Has Maine gone too far? Are we witnessing tough love or irresponsible social policy that benefits the rich and the middle class at the expense of the poor? Critics of LePage’s and Mayhew’s policies contend it is the latter. Some go so far as to call the reforms a “war on the poor” and Mayhew “Commissioner Evil.”

But Mayhew is not backing down. At an anti-poverty forum in Washington, D.C., hosted by The Heritage Foundation, she said, “I can’t underscore enough that part of the issue is that government is too big, my agency is too large, and people are trying to preserve their jobs. We have got to reduce the size and scope of these agencies if we are going to have communities really take on the responsibility of supporting these families and these individuals on those pathways” to self-sufficiency.

To illustrate her point, Mayhew told a story about one of her first days on the job as commissioner, when she toured a substance abuse treatment facility for adolescents: “I was taken aback by one of the youths who came up to me — it was actually several youths who were just completely focused on whether I could help them get on Social Security Disability Insurance,” the federally run benefits program that provides aid to people who are unable to achieve gainful employment due to a permanent disability.

“These were 15-year-old, 16-year-old young men clearly battling addiction, but who had decided that the answer for them was to pursue disability insurance, rather an end to their addiction and becoming productive members of the workforce. And, frankly, as we all look at that pathway, that truly is committing individuals to a lifetime of poverty.”

The question: Are LePage and Mayhew genuinely looking for a way to help the people of Maine currently on welfare — by getting them off welfare and into the workforce? Or are they looking for a way to advance their careers by saving the taxpayers of Maine some money by ignoring the genuine needs of the downtrodden?

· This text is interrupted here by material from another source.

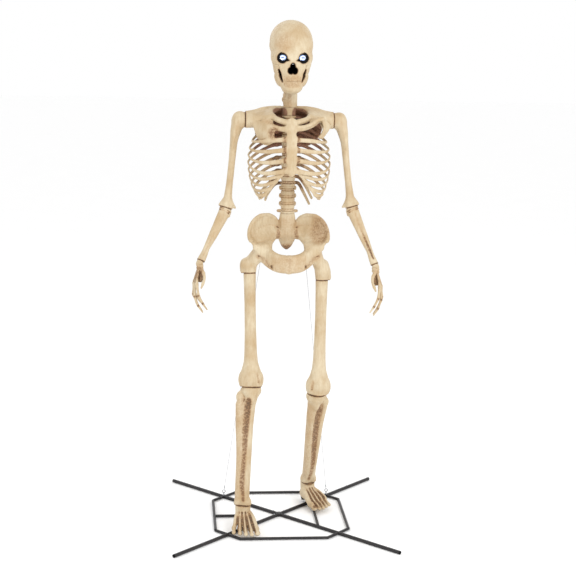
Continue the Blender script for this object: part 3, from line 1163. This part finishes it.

Only Mayhew and LePage know what is in their hearts. All people, in Maine and across the country, must ask themselves the same question.

I’ll close with an anecdote. At a former parish of mine, I worked on a committee that collected donated clothes for the poor. The chairman of the committee told me that many people in the parish accused him of “being a socialist.” His response? He said he “didn’t care what people call me,” that all he wanted to do was follow Jesus’ instruction to help the poor and the needy. I avoided debating the issue with him. I liked the man. I knew he was well-intentioned, what people might call a “bleeding heart” and a “do-gooder.” I didn’t think he really understood what was meant by socialism.

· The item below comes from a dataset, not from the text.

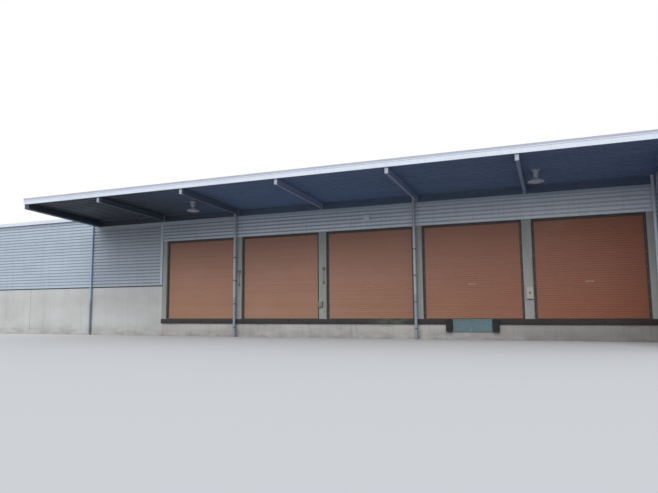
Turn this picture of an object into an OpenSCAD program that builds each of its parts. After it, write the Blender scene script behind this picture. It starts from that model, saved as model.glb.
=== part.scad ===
// Factory building with a covered loading dock: a long metal-clad hall on concrete
// base walls, five closed roller shutters between concrete columns on a raised dock,
// and a steel canopy over the dock. Millimetres, front toward -Y, ground at z = 0.

/* [Frontage] */
// Length of the open-air wall section left of the canopy
end_section_l = 10000; // [6000:100:10200]
// Length of the blank bay between the canopy end and the dock
blank_bay_l = 5020; // [3000:20:5200]
// Distance from one dock column to the next
bay_l = 4800; // [4000:100:4850]
// Number of shutter bays
door_bays = 5; // [3:1:5]
// Width of a dock column
column_w = 400; // [300:10:500]
// Depth of a dock column, front to back
column_d = 400; // [300:10:500]
// Width of the first dock column, the rest of it hidden behind the end of the blank bay
end_column_w = 280; // [200:10:400]
// Depth of the hall, front face to rear face
hall_d = 18000; // [12000:100:24000]

/* [Dock] */
// Height of the dock floor over the ground
dock_h = 915; // [700:5:1300]
// Thickness of the floor slab
floor_t = 200; // [120:10:300]
// Height of the rail along the dock edge
rail_h = 235; // [120:5:300]
// How far the rail stands out from the dock face
rail_d = 80; // [40:5:120]
// Bay whose dock edge holds the leveller lip
leveller_bay = 4; // [1:1:5]
// Width of the leveller lip
lip_w = 1720; // [1400:10:2200]
// Height of the leveller lip as it hangs
lip_h = 560; // [400:10:700]
// Distance of the lip's centre from the left side of the bay's left column
lip_offset = 2575; // [2000:5:2700]
// Width of a dock bumper
bumper_w = 300; // [200:10:400]
// How far a dock bumper stands out from the dock face
bumper_d = 180; // [120:5:260]

/* [Shutters] */
// Clear height of a shutter opening over the dock floor
door_h = 4320; // [3000:10:4600]
// How far the shutter hangs behind the column face
door_recess = 130; // [60:5:145]
// Height of one shutter lath
lath_h = 100; // [70:5:150]
// Thickness of a lath
lath_t = 22; // [16:1:30]
// Depth of the groove between two laths
lath_groove = 7; // [3:1:10]
// Visible width of a shutter guide
guide_w = 110; // [80:5:150]
// Height of a shutter's bottom bar
bottom_bar_h = 95; // [60:5:140]
// Height of the dark strip that closes the head of a shutter opening
head_strip_h = 130; // [80:5:200]
// Height of a shutter's lock over the dock floor
lock_z = 1550; // [900:10:1800]
// Width of a lock's plate
lock_w = 220; // [150:10:300]

/* [Walls] */
// Height of the concrete base walls
base_h = 2715; // [2200:5:3200]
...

One morning we were delivering boxes of clothes to an apartment with many residents on welfare, near New Haven, not far from Yale’s campus. The lobby was crowded with young men in their 20s, smoking and joking around.

When we exited toward where our cars were parked, he said to me, “You know, it’s a darn shame. Those guys will take the best of the stuff we just left off, just like they do with the food stamps that women in the building get. They don’t work. They live on welfare and disability and hang around here all day. I wish I knew what do about it.”

“Maybe someone should find a way to cut them off,” I responded.

“No, no” he answered. “Too many good people would get hurt in the process.”

What is the line Winston Churchill used about the Soviet Union? “A riddle, wrapped in a mystery, inside an enigma.”